DP Years: When a promising 20-year-old World Cup starter becomes a known commodity, it’s common for transfer rumors to start flying. However, his move to FC Dallas for $1.7 million (likely below market value) was an absolute shocker. Gruezo fills a marquee role in the current tactical flavor of the week (the 4-2-3-1), and looked to be able to start on a mid-table club in one of the top three leagues in world soccer. Meanwhile, FC Dallas already had two young, stabilizing defensive mids (Kellyn Acosta and Victor Ulloa) and didn’t seem to have a need at the #6 role. However, Gruezo is one of the brightest stars on the team and should be a key component of the club for years to come.
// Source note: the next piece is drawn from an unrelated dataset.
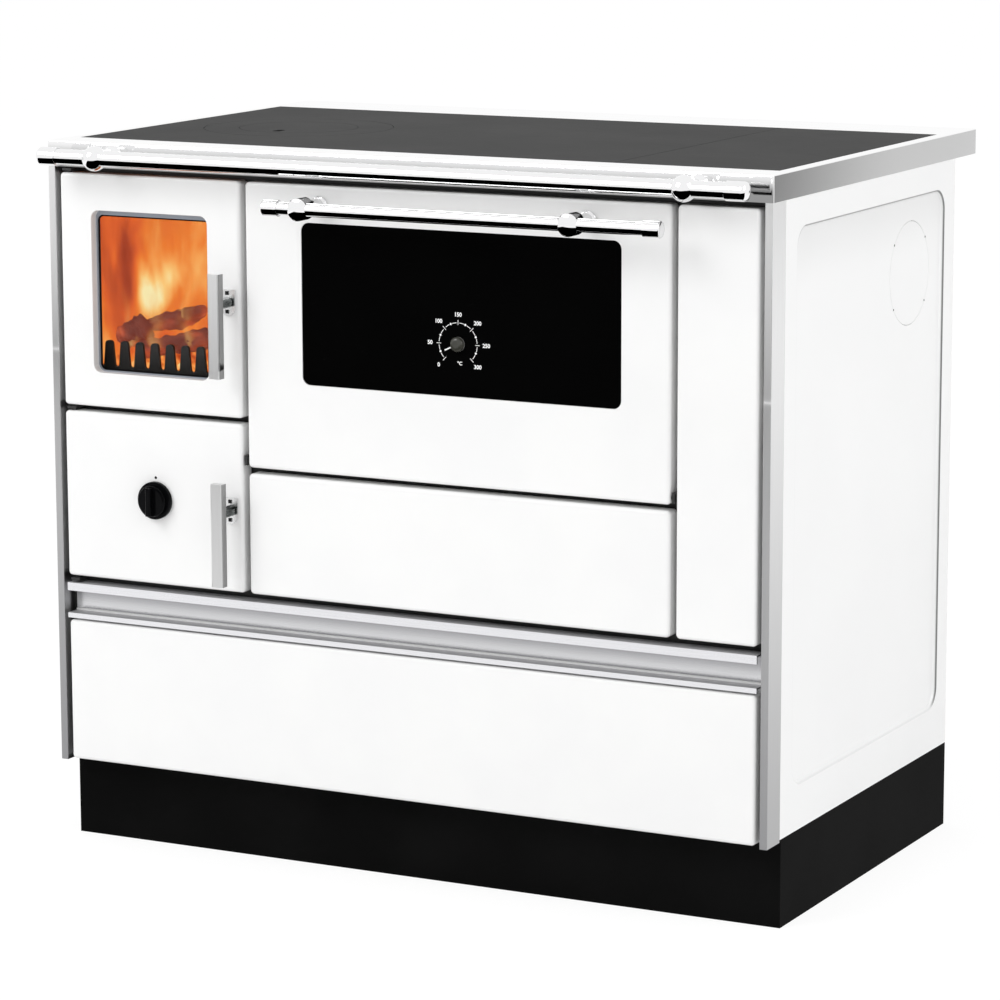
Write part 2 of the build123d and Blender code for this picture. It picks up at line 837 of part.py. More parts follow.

Far too early to say, but early returns have been promising from Gruezo. His World Cup call-up at 19 was a major boost to his profile, and being able to bring in a player like that is already a victory for the franchise and the league as a whole. His price tag is less than 25% of what Julian de Guzman made while filling a similar place on the field. That said, it’s too soon to say it’s been an outright coup.
FC Dallas Recap:
Average Signing Age: 25.6
Average Base Salary: $578,195
Average Grade: C+
After four iffy, aging signings, FC Dallas has come to their senses. Their past five DPs have all been young, promising footballers and (as should be expected) the club has received a mixed bag of results. That said, cheaper talent with high ceilings have a far lower risk factor than the de Guzmans or Gallardos of the world, and these signings have both lowered their average age and increased their average grade. Their current core of Diaz-Castillo-Gruezo fortifies their spine while also providing elite attacking prowess on the wing. I wouldn’t expect their ideal DP type to change any time soon.